## TO DO
Transcribe word for word only the span whose first line is the one with "swing.add(piece('crank_arm', crankArm(), zinc), gripFrame);" and whose last line is the one with "obj.parent = empty"; both of those lines belong to it.

## RECORDED DATA
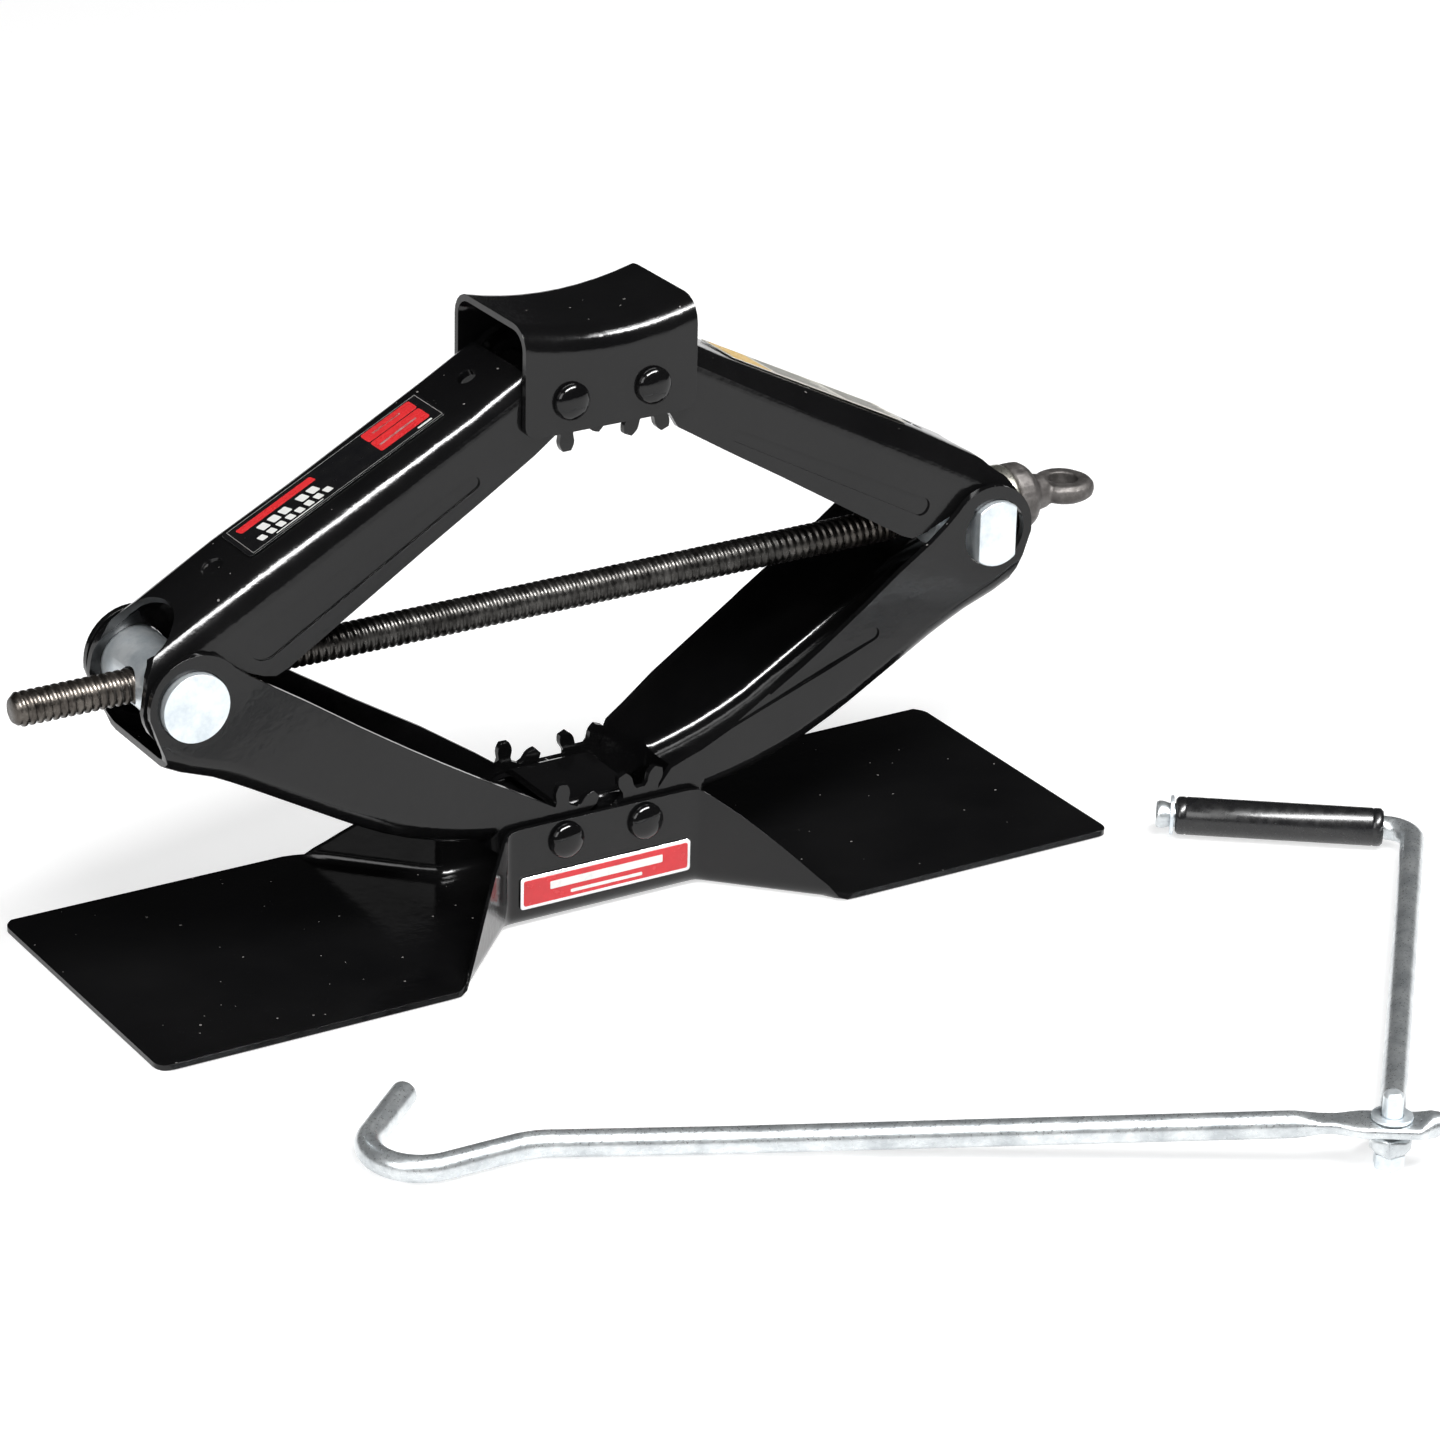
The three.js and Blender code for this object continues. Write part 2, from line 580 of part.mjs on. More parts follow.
function baseGroup() {
  const group = new THREE.Group();
  const bracket = piece('base_spacer', spacerBracket(), blackEnamel);
  bracket.position.z = BASE_PIVOT_Z;
  const badge = piece('front_badge', frontBadge(), badgeRed);
  badge.position.set(0, -OUTER_FACE - TOUCH_GAP, 13.6);
  group.add(piece('base_plate', basePlate(), blackEnamel), bracket, badge);
  for (const [side, x] of [['left', -PIVOT_HALF], ['right', PIVOT_HALF]]) {
    const pin = piece(`base_pivot_pin_${side}`, pivotPin(), blackEnamel);
    pin.position.set(x, 0, BASE_PIVOT_Z);
    group.add(pin);
  }
  return group;
}

// ---------------------------------------------------------------- saddle
function saddleShell() {
  const section = (x) => {
    const hollow = SADDLE_DISH * (1 - (x / SADDLE_HALF) ** 2);
    return channelSection(OUTER_MID, SADDLE_RISE - hollow - SHEET / 2, -20, 7.75);
  };
  const outline = new THREE.Shape();
  const corner = 5;
  outline.absarc(SADDLE_HALF - corner, -SADDLE_DROP + corner, corner, -Math.PI / 2, 0);
  outline.lineTo(SADDLE_HALF, SADDLE_RISE + 5);
  outline.lineTo(-SADDLE_HALF, SADDLE_RISE + 5);
  outline.absarc(-SADDLE_HALF + corner, -SADDLE_DROP + corner, corner, Math.PI, 1.5 * Math.PI);
  return sheetLoft(range(-SADDLE_HALF - 0.5, SADDLE_HALF + 0.5, 9), section)
    .intersect(sidePlate(outline, -30, 30, 5))
    .subtract(rodAlongY(PIN_HOLE, 40, -PIVOT_HALF, 0, 32))
    .subtract(rodAlongY(PIN_HOLE, 40, PIVOT_HALF, 0, 32));
}

function saddleGroup() {
  const group = new THREE.Group();
  group.position.z = SADDLE_PIVOT_Z;
  const bracket = piece('saddle_spacer', spacerBracket(), blackEnamel);
  bracket.rotation.x = Math.PI;
  group.add(piece('saddle', saddleShell(), blackEnamel), bracket);
  for (const [side, x] of [['left', -PIVOT_HALF], ['right', PIVOT_HALF]]) {
    const pin = piece(`saddle_pivot_pin_${side}`, pivotPin(), blackEnamel);
    pin.position.x = x;
    group.add(pin);
  }
  return group;
}

// ---------------------------------------------------------------- screw and trunnions
// These are drawn on the screw axis, with the scissor's middle at x = 0.
function trunnionBar() {
  return rodAlongY(TRUNNION_RADIUS, TRUNNION_HALF, 0, 0, 40).subtract(rodAlongX(SCREW_BORE, -20, 20, 32));
}

function thrustTrunnion() {
  const bar = trunnionBar();
  return bar.intersect(block(-THRUST_FLAT, THRUST_FLAT, -30, 30, -20, 20));
}

const BEARING_START = TRUNNION_X + THRUST_FLAT + TOUCH_GAP;
const RACE_END = BEARING_START + 2.6;
const CAGE_END = RACE_END + TOUCH_GAP + 2.6;
const CUP_END = CAGE_END + TOUCH_GAP + 7.4;
const COLLAR_START = CUP_END + TOUCH_GAP;
const EYE_X = 209.3;
const EYE_RADIUS = 11.8;
const EYE_HOLE = 5.6;
const EYE_HALF_THICKNESS = 3.5;

function turnedRing(inner, outer, xLow, xHigh, chamfer) {
  const profile = [
    [inner, xLow], [outer - chamfer, xLow], [outer, xLow + chamfer],
    [outer, xHigh - chamfer], [outer - chamfer, xHigh], [inner, xHigh], [inner, xLow],
  ];
  return turnedAlongX(profile);
}

function leadScrew() {
  const chamfer = 1.6;
  const spigotEnd = COLLAR_START + 8;
  const rod = toSolid(turnedAlongX([
    [0, SCREW_LEFT_X], [SCREW_RADIUS - chamfer, SCREW_LEFT_X], [SCREW_RADIUS, SCREW_LEFT_X + chamfer],
    [SCREW_RADIUS, COLLAR_START - TOUCH_GAP], [SPIGOT_RADIUS, COLLAR_START - TOUCH_GAP],
    [SPIGOT_RADIUS, spigotEnd], [0, spigotEnd],
  ], 28));
  return rod.subtract(rodAlongZ(STOP_PIN_HOLE, -20, 20, STOP_RING_X, 0, 16));
}

function driveEye() {
  const collar = toSolid(turnedAlongX([
    [0, COLLAR_START], [11.6, COLLAR_START], [12.6, COLLAR_START + 1], [12.6, COLLAR_START + 6.5],
    [11.4, COLLAR_START + 8.6], [8.6, COLLAR_START + 10], [7.2, COLLAR_START + 12],
    [6.2, EYE_X - EYE_RADIUS + 3], [0, EYE_X - EYE_RADIUS + 3],
  ], 28));
  const rimProfile = [
    [0, -EYE_HALF_THICKNESS], [EYE_RADIUS - 2.2, -EYE_HALF_THICKNESS],
    [EYE_RADIUS - 0.5, -EYE_HALF_THICKNESS + 1.5],
    [EYE_RADIUS, 0], [EYE_RADIUS - 0.5, EYE_HALF_THICKNESS - 1.5], [EYE_RADIUS - 2.2, EYE_HALF_THICKNESS],
    [0, EYE_HALF_THICKNESS],
  ].map(([radius, along]) => new THREE.Vector2(radius, along));
  const disc = new THREE.LatheGeometry(rimProfile, 28);
  disc.rotateX(Math.PI / 2);
  disc.translate(EYE_X, 0, 0);
  const socket = rodAlongX(SPIGOT_RADIUS + TOUCH_GAP, COLLAR_START - 1, COLLAR_START + 8 + TOUCH_GAP, 24);
  return collar.add(toSolid(disc))
    .subtract(socket)
    .subtract(rodAlongZ(EYE_HOLE, -20, 20, EYE_X, 0, 24));
}

const STOP_RING_X = TRUNNION_X - THRUST_FLAT - TOUCH_GAP - 3;
const STOP_PIN_RADIUS = 1.5;
const STOP_PIN_HOLE = 1.8;

function stopRing() {
  const ring = toSolid(turnedRing(SCREW_RADIUS + TOUCH_GAP, 10.2, STOP_RING_X - 3, STOP_RING_X + 3, 0.6));
  return ring.subtract(rodAlongZ(STOP_PIN_HOLE, -20, 20, STOP_RING_X, 0, 16));
}

function driveGroup() {
  const group = new THREE.Group();
  group.position.z = TRUNNION_Z;
  const nut = piece('trunnion_nut', trunnionBar(), zinc);
  nut.position.x = -TRUNNION_X;
  const thrust = piece('thrust_trunnion', thrustTrunnion(), zinc);
  thrust.position.x = TRUNNION_X;
  group.add(
    nut,
    thrust,
    piece('lead_screw', leadScrew(), darkSteel),
    piece('bearing_race', turnedRing(SCREW_BORE, 11.8, BEARING_START, RACE_END, 0.4), bearingZinc),
    piece('bearing_cage', turnedRing(SCREW_BORE, 10.8, RACE_END + TOUCH_GAP, CAGE_END, 0.4), zinc),
    piece('bearing_cup', turnedRing(SCREW_BORE, 13, CAGE_END + TOUCH_GAP, CUP_END, 0.8), bearingZinc),
    piece('drive_eye', driveEye(), forgedSteel),
    piece('stop_ring', stopRing(), zinc),
    piece('stop_pin', rodAlongZ(STOP_PIN_RADIUS, -9.8, 9.8, STOP_RING_X, 0, 14), darkSteel),
  );
  return group;
}

// ---------------------------------------------------------------- crank handle
// Drawn with the hinge bolt standing at the origin and the hook end of the rod towards +X.
const HINGE_HOLE = 3.8;
const HINGE_RADIUS = 3.5;
const HEAD_HEIGHT = 5.3;
const ARM_EYE_LOW = HEAD_HEIGHT + TOUCH_GAP;
const ARM_EYE_HIGH = 12;
const ROD_PLATE_LOW = ARM_EYE_HIGH + TOUCH_GAP;
const ROD_PLATE_HIGH = 17.2;
const ROD_HINGE_Z = (ROD_PLATE_LOW + ROD_PLATE_HIGH) / 2;
const HINGE_WASHER_LOW = ROD_PLATE_HIGH + TOUCH_GAP;
const HINGE_TOP = 27;
const GRIP_Z = 7.5;
const HINGE_EYE_RADIUS = 7;
const HINGE_WASHER_RADIUS = 6.9;
const HINGE_SWEEP = 19;          // reach of the flattened ends that pass over each other

function hookRod() {
  const at = (x, y, z) => new THREE.Vector3(x, y, z);
  const stations = bentLine([
    { at: at(18, -0.5, ROD_HINGE_Z + 1) },
    { at: at(213, 2.9, ROD_RADIUS), radius: 150 },
    { at: at(278.3, 9.2, ROD_RADIUS), radius: 26 },
    { at: at(343, 48.5, ROD_RADIUS), radius: 17 },
    { at: at(321.4, -24, ROD_RADIUS) },
  ], 8);
  const plate = new THREE.Shape();
  plate.moveTo(21, 4);
  plate.quadraticCurveTo(13, 7.6, 4, 7.6);
  plate.lineTo(-4, 7.6);
  plate.quadraticCurveTo(-9, 6.5, -11, 3.8);
  plate.lineTo(-11, -3.8);
  plate.quadraticCurveTo(-9, -6.5, -4, -7.6);
  plate.lineTo(4, -7.6);
  plate.quadraticCurveTo(13, -7.6, 21, -4);
  const stub = bentRod([at(-8, 0, ROD_HINGE_Z + 0.6), at(-17, 0, ROD_HINGE_Z + 2)], ROD_RADIUS - 0.4);
  return bentRod(stations, ROD_RADIUS)
    .add(floorPlate(plate, ROD_PLATE_LOW, ROD_PLATE_HIGH, 5))
    .add(stub)
    .subtract(rodAlongZ(HINGE_WASHER_RADIUS + TOUCH_GAP, ROD_PLATE_HIGH, 30, 0, 0))
    .subtract(rodAlongZ(HINGE_EYE_RADIUS + TOUCH_GAP, 0, ROD_PLATE_LOW, 0, 0))
    .subtract(block(-HINGE_SWEEP, -6, -10, 10, 0, ROD_PLATE_LOW))
    .subtract(rodAlongZ(HINGE_HOLE, -5, 40, 0, 0));
}

// The arm, the grip's spindle and the peened head on its end are one bent rod.
function crankArm() {
  const along = (distance) => new THREE.Vector3(distance, 0, 0);
  const spindle = new THREE.Vector3(Math.cos(GRIP_TURN), Math.sin(GRIP_TURN), 0);
  const corner = along(CRANK_ARM_LENGTH).setZ(GRIP_Z);
  const end = corner.clone().addScaledVector(spindle, GRIP_START + GRIP_LENGTH + 7.2);
  const stations = bentLine([
    { at: along(4).setZ(8.9) },
    { at: corner, radius: 10 },
    { at: end },
  ], 7);
  const headStart = corner.clone().addScaledVector(spindle, GRIP_START + GRIP_LENGTH + 2.6);
  const peenedHead = bentRod([headStart, end], ROD_RADIUS + 0.7);
  const eye = new THREE.LatheGeometry([
    new THREE.Vector2(0, ARM_EYE_LOW), new THREE.Vector2(5.4, ARM_EYE_LOW),
    new THREE.Vector2(HINGE_EYE_RADIUS, ARM_EYE_HIGH - 2.2),
    new THREE.Vector2(HINGE_EYE_RADIUS, ARM_EYE_HIGH),
    new THREE.Vector2(0, ARM_EYE_HIGH),
  ], 24);
  eye.rotateX(Math.PI / 2);
  return bentRod(stations, ARM_ROD_RADIUS)
    .subtract(block(-20, HINGE_SWEEP, -20, 20, ARM_EYE_HIGH, 30))
    .subtract(block(-20, 10.5, -20, 20, -10, ARM_EYE_LOW))
    .add(toSolid(eye))
    .add(peenedHead)
    .subtract(rodAlongZ(HINGE_HOLE, -5, 40, 0, 0));
}

function hingeBolt() {
  const profile = [
    [0, HEAD_HEIGHT - 1], [HINGE_RADIUS, HEAD_HEIGHT - 1], [HINGE_RADIUS, HINGE_TOP - 1.2],
    [HINGE_RADIUS - 1.2, HINGE_TOP], [0, HINGE_TOP],
  ].map(([radius, along]) => new THREE.Vector2(radius, along));
  const shank = new THREE.LatheGeometry(profile, 20);
  shank.rotateX(Math.PI / 2);
  const head = new THREE.CylinderGeometry(5.5, 5.5, HEAD_HEIGHT, 6);
  head.rotateX(Math.PI / 2);
  head.translate(0, 0, HEAD_HEIGHT / 2);
  return toSolid(shank).add(toSolid(head));
}

function crankGroup() {
  const group = new THREE.Group();
  group.position.set(CRANK_X, CRANK_Y, 0);
  group.rotation.z = CRANK_HEADING;
  const washer = rodAlongZ(HINGE_WASHER_RADIUS, HINGE_WASHER_LOW, HINGE_WASHER_LOW + 1.2, 0, 0, 28)
    .subtract(rodAlongZ(HINGE_HOLE, 0, 40, 0, 0));
  const swing = new THREE.Group();
  swing.rotation.z = CRANK_ARM_ANGLE;
  const gripFrame = new THREE.Group();
  gripFrame.position.set(CRANK_ARM_LENGTH, 0, GRIP_Z);
  gripFrame.rotation.z = GRIP_TURN;
  const gripEnd = GRIP_START + GRIP_LENGTH;
  const bore = ARM_ROD_RADIUS + TOUCH_GAP;
  gripFrame.add(
    piece('crank_grip', turnedRing(bore, GRIP_RADIUS, GRIP_START, gripEnd, 0.7), blackPlastic),
    piece('grip_washer', turnedRing(bore, 7.3, gripEnd + 0.6, gripEnd + 2, 0.2), zinc),
  );
  swing.add(piece('crank_arm', crankArm(), zinc), gripFrame);
  group.add(
    piece('hook_rod', hookRod(), zinc),
    piece('hinge_bolt', hingeBolt(), zinc),
    piece('hinge_washer', washer, zinc),
    swing,
  );
  return group;
}

// ---------------------------------------------------------------- whole jack
const jack = new THREE.Group();
jack.add(baseGroup(), arms(), saddleGroup(), driveGroup(), crankGroup());

export default jack;
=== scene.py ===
"""Looks of the scissor stabilizer jack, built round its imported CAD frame. Metres, +Z up."""

import json
import math

import bmesh
import bpy
from mathutils import Matrix, Vector, noise


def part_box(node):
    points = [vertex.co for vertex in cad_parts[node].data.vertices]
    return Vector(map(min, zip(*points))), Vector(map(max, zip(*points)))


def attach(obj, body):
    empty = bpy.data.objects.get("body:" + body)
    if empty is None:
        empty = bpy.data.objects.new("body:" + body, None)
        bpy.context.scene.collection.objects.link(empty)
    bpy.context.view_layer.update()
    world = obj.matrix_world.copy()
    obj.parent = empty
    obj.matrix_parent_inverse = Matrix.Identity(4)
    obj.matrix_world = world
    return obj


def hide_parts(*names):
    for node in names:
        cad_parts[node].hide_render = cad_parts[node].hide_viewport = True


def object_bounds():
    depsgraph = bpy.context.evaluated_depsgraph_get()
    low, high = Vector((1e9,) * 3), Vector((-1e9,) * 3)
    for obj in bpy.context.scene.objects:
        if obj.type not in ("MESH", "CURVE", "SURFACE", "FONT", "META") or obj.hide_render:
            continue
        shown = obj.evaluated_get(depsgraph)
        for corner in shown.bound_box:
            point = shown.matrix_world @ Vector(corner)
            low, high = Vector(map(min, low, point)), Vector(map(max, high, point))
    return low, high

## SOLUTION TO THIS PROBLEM
  swing.add(piece('crank_arm', crankArm(), zinc), gripFrame);
  group.add(
    piece('hook_rod', hookRod(), zinc),
    piece('hinge_bolt', hingeBolt(), zinc),
    piece('hinge_washer', washer, zinc),
    swing,
  );
  return group;
}

// ---------------------------------------------------------------- whole jack
const jack = new THREE.Group();
jack.add(baseGroup(), arms(), saddleGroup(), driveGroup(), crankGroup());

export default jack;
=== scene.py ===
"""Looks of the scissor stabilizer jack, built round its imported CAD frame. Metres, +Z up."""

import json
import math

import bmesh
import bpy
from mathutils import Matrix, Vector, noise


def part_box(node):
    points = [vertex.co for vertex in cad_parts[node].data.vertices]
    return Vector(map(min, zip(*points))), Vector(map(max, zip(*points)))


def attach(obj, body):
    empty = bpy.data.objects.get("body:" + body)
    if empty is None:
        empty = bpy.data.objects.new("body:" + body, None)
        bpy.context.scene.collection.objects.link(empty)
    bpy.context.view_layer.update()
    world = obj.matrix_world.copy()
    obj.parent = empty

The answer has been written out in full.